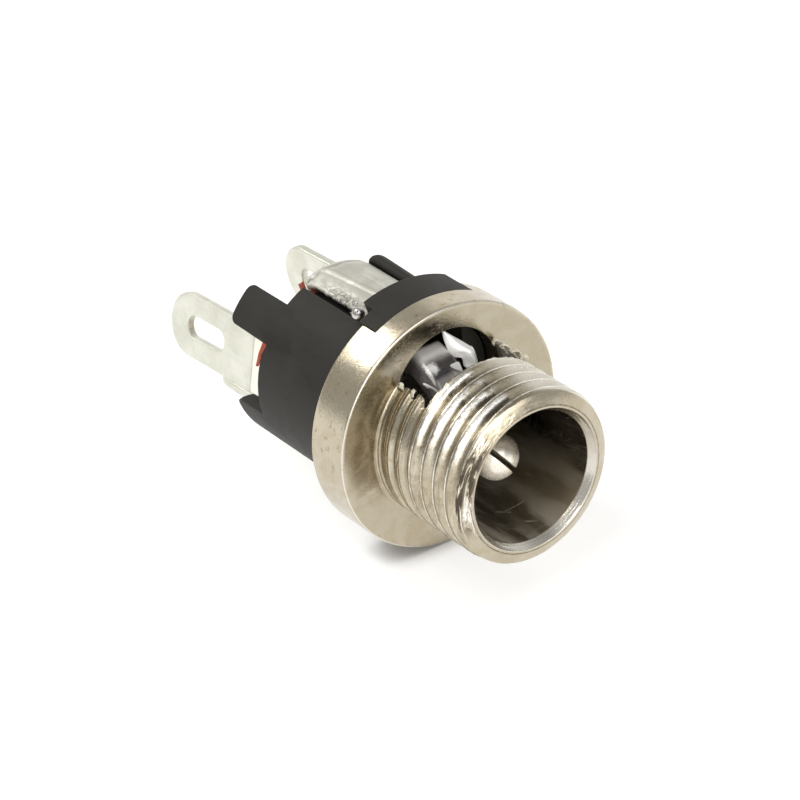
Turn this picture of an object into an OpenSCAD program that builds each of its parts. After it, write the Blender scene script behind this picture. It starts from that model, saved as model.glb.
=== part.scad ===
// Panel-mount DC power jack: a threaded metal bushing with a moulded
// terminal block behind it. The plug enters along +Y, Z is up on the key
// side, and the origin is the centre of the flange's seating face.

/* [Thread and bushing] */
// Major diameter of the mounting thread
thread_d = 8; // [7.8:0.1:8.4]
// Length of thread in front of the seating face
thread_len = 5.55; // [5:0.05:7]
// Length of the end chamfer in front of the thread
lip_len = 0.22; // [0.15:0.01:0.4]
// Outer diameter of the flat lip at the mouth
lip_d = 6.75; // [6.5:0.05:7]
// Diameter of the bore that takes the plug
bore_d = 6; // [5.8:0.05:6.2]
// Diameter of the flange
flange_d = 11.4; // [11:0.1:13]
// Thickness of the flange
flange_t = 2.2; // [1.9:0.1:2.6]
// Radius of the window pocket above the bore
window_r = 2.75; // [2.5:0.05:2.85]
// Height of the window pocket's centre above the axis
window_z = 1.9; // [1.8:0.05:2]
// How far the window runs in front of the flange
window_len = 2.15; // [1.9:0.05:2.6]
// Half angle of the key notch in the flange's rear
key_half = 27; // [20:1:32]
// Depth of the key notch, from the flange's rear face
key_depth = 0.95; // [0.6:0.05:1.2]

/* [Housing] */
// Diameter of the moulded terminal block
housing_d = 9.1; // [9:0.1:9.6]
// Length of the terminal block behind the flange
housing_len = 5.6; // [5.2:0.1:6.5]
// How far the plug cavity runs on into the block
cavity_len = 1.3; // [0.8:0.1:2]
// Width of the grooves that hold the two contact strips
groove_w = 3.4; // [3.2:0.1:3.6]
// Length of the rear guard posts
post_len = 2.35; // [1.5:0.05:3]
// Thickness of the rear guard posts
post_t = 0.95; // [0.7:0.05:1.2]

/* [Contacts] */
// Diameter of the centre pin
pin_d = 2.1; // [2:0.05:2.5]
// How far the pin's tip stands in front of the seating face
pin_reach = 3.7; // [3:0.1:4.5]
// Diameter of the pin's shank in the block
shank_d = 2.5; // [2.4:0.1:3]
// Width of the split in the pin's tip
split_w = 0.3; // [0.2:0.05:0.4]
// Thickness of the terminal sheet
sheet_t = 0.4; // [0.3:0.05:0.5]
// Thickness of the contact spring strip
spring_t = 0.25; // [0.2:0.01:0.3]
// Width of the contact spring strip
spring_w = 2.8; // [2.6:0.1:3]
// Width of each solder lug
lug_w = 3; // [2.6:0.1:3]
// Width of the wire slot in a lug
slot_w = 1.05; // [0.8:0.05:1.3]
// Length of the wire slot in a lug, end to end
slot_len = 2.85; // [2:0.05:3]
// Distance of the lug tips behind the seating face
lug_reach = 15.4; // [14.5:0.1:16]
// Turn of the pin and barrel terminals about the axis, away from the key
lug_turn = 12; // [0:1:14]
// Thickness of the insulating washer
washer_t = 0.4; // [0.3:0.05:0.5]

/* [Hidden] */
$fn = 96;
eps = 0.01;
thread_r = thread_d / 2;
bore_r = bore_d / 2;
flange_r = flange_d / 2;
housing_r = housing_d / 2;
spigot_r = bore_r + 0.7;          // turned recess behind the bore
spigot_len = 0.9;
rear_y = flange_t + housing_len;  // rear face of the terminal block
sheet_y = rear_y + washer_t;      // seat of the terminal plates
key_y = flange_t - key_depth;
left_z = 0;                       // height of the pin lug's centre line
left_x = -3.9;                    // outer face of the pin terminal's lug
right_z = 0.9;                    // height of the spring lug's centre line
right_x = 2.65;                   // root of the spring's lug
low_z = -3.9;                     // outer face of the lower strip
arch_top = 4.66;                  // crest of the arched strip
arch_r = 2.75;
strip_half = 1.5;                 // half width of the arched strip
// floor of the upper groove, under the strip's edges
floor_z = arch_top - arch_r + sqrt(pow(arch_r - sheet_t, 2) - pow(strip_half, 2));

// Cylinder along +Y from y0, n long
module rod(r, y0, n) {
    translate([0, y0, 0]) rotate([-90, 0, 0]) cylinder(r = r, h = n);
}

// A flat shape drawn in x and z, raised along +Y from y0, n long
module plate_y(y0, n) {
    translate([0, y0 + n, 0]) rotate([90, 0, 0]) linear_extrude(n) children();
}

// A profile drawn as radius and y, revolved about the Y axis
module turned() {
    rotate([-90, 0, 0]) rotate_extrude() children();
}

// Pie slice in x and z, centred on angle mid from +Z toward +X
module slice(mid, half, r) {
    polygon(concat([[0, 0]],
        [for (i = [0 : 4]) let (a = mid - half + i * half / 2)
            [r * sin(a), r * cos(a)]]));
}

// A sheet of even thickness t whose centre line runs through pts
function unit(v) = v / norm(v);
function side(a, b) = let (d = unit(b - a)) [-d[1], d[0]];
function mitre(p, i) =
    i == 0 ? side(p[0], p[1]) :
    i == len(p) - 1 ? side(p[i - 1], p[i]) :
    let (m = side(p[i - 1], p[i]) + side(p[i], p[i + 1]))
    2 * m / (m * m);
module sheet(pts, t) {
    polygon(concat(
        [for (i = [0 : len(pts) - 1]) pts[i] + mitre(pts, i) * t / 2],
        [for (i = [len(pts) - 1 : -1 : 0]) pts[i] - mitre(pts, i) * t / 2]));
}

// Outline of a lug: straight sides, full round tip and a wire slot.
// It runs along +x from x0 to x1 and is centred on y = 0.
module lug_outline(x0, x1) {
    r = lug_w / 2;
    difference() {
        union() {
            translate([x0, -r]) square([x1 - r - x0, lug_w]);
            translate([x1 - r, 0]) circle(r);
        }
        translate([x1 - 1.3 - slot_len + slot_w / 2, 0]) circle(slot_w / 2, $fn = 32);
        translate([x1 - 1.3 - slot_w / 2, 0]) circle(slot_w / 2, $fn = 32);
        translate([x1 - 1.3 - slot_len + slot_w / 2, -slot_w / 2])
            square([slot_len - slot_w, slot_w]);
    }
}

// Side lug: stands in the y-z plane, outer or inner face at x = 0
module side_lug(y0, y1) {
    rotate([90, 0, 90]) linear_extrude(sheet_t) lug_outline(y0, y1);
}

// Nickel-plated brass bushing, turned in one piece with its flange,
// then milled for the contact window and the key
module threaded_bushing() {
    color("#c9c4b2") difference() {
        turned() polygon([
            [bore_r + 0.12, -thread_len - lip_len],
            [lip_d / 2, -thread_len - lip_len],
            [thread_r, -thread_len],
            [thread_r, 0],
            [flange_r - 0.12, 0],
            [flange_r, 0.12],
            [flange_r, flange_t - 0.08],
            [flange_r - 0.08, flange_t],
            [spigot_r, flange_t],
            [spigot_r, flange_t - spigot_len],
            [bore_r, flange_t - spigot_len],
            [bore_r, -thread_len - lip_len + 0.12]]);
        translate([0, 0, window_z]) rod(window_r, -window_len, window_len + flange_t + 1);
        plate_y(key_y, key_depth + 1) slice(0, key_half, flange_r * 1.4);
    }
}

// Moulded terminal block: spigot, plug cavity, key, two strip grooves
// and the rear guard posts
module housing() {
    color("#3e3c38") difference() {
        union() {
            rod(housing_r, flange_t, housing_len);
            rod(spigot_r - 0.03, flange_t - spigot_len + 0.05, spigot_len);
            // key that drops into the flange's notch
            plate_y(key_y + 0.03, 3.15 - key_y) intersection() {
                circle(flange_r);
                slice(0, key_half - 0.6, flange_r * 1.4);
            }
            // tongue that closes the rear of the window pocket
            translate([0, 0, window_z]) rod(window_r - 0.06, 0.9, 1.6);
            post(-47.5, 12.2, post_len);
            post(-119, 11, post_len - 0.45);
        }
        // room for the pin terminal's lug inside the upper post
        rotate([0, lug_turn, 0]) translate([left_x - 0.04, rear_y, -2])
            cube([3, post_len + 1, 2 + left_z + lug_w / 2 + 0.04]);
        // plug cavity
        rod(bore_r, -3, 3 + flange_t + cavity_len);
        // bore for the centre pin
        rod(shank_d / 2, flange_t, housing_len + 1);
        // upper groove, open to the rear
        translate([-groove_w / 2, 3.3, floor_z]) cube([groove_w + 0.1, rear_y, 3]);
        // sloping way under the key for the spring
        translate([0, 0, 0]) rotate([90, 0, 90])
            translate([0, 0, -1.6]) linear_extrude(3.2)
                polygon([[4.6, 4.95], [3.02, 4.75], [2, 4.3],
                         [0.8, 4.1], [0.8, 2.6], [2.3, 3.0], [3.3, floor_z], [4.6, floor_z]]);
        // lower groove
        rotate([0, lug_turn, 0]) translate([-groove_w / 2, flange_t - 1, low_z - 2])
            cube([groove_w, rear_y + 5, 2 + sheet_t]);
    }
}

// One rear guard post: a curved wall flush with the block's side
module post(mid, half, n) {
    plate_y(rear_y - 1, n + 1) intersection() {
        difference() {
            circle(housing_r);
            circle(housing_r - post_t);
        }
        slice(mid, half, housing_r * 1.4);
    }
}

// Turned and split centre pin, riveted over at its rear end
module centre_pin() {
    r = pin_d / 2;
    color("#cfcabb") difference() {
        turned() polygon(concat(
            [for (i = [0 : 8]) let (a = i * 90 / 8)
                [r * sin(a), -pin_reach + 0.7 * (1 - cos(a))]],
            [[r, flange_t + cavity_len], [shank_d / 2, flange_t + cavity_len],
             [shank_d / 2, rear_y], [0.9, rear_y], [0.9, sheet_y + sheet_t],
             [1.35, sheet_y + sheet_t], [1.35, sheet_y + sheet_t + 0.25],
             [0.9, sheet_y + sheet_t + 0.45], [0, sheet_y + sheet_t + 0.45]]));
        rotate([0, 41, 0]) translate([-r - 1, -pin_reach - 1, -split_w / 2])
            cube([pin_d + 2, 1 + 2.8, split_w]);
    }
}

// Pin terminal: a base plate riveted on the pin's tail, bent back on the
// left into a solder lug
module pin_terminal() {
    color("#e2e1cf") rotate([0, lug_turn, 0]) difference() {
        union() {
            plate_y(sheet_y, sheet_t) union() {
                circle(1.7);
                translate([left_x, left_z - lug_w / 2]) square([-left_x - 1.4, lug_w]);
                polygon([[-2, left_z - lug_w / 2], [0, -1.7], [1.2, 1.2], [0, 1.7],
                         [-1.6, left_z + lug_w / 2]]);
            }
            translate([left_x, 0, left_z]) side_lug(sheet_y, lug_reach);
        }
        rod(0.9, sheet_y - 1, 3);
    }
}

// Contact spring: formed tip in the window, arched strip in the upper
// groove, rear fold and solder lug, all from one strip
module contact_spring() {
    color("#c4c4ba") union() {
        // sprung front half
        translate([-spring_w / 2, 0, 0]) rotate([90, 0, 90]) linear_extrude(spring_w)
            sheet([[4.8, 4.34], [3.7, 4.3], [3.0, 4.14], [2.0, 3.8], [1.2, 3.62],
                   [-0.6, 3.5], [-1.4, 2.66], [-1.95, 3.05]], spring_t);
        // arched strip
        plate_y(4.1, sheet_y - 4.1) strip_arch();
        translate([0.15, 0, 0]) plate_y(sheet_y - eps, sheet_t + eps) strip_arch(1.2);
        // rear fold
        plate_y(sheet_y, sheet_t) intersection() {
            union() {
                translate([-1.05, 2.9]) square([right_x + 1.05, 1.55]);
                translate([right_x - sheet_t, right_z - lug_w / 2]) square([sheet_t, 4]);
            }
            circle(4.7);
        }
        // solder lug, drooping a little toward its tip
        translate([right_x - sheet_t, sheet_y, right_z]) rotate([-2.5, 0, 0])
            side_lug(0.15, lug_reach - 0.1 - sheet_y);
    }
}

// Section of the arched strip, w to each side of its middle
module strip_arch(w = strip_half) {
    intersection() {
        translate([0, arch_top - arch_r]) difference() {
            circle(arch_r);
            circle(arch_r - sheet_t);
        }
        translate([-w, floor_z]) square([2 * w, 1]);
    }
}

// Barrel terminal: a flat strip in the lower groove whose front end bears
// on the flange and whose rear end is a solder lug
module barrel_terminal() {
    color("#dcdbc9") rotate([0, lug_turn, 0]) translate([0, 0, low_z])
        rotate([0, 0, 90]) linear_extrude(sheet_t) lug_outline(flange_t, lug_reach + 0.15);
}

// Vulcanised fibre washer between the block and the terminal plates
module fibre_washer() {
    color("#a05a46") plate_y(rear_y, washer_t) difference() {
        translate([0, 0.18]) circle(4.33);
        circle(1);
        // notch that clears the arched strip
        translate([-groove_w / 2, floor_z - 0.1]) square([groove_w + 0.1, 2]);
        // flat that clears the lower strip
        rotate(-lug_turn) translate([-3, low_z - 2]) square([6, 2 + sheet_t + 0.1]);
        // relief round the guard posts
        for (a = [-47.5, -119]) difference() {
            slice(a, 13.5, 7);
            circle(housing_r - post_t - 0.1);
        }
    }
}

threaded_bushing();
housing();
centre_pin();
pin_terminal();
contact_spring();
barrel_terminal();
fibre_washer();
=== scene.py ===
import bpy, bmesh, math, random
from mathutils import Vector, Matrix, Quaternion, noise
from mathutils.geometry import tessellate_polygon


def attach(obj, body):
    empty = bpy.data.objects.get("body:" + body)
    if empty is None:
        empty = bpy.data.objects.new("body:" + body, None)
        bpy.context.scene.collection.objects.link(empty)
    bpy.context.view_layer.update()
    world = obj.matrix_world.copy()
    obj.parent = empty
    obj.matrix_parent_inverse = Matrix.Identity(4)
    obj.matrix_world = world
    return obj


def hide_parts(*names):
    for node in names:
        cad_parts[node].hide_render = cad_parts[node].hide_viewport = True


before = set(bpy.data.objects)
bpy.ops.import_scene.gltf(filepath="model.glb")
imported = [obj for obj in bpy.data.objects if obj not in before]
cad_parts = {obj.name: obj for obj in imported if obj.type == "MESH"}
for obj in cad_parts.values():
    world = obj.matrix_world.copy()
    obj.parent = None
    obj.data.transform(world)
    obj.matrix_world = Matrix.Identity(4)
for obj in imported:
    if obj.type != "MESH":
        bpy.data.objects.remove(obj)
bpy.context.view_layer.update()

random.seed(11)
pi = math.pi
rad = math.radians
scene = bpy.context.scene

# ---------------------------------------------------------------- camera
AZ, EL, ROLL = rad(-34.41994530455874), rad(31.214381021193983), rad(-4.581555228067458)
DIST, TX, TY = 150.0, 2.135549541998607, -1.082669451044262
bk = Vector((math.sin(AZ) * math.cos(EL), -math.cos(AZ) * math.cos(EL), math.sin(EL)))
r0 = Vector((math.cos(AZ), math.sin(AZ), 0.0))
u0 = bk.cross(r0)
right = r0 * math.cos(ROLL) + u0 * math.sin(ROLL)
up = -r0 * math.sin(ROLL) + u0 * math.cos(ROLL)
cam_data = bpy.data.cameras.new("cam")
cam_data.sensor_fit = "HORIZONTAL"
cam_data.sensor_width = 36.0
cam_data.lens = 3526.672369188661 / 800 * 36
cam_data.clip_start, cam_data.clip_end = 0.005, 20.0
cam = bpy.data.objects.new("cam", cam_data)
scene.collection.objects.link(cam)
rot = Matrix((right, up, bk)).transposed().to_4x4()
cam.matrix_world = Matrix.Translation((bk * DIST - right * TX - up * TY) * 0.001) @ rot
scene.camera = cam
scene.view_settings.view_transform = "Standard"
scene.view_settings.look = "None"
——
Your answer should be exactly the lines of the data above, from the first through the line containing "flange's seating face.".

ANSWER TO THE EXERCISE:
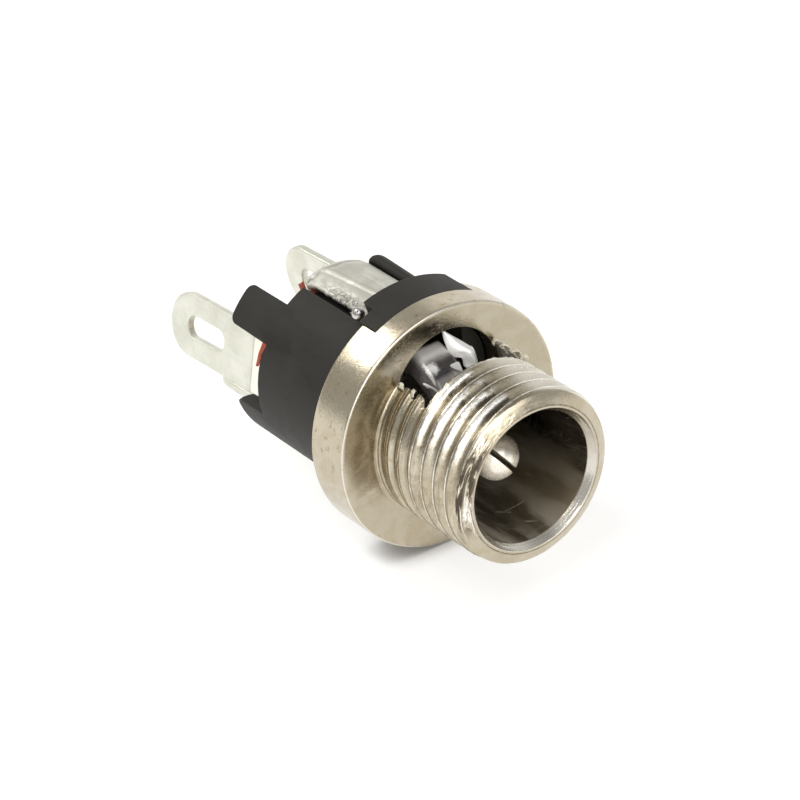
Turn this picture of an object into an OpenSCAD program that builds each of its parts. After it, write the Blender scene script behind this picture. It starts from that model, saved as model.glb.
=== part.scad ===
// Panel-mount DC power jack: a threaded metal bushing with a moulded
// terminal block behind it. The plug enters along +Y, Z is up on the key
// side, and the origin is the centre of the flange's seating face.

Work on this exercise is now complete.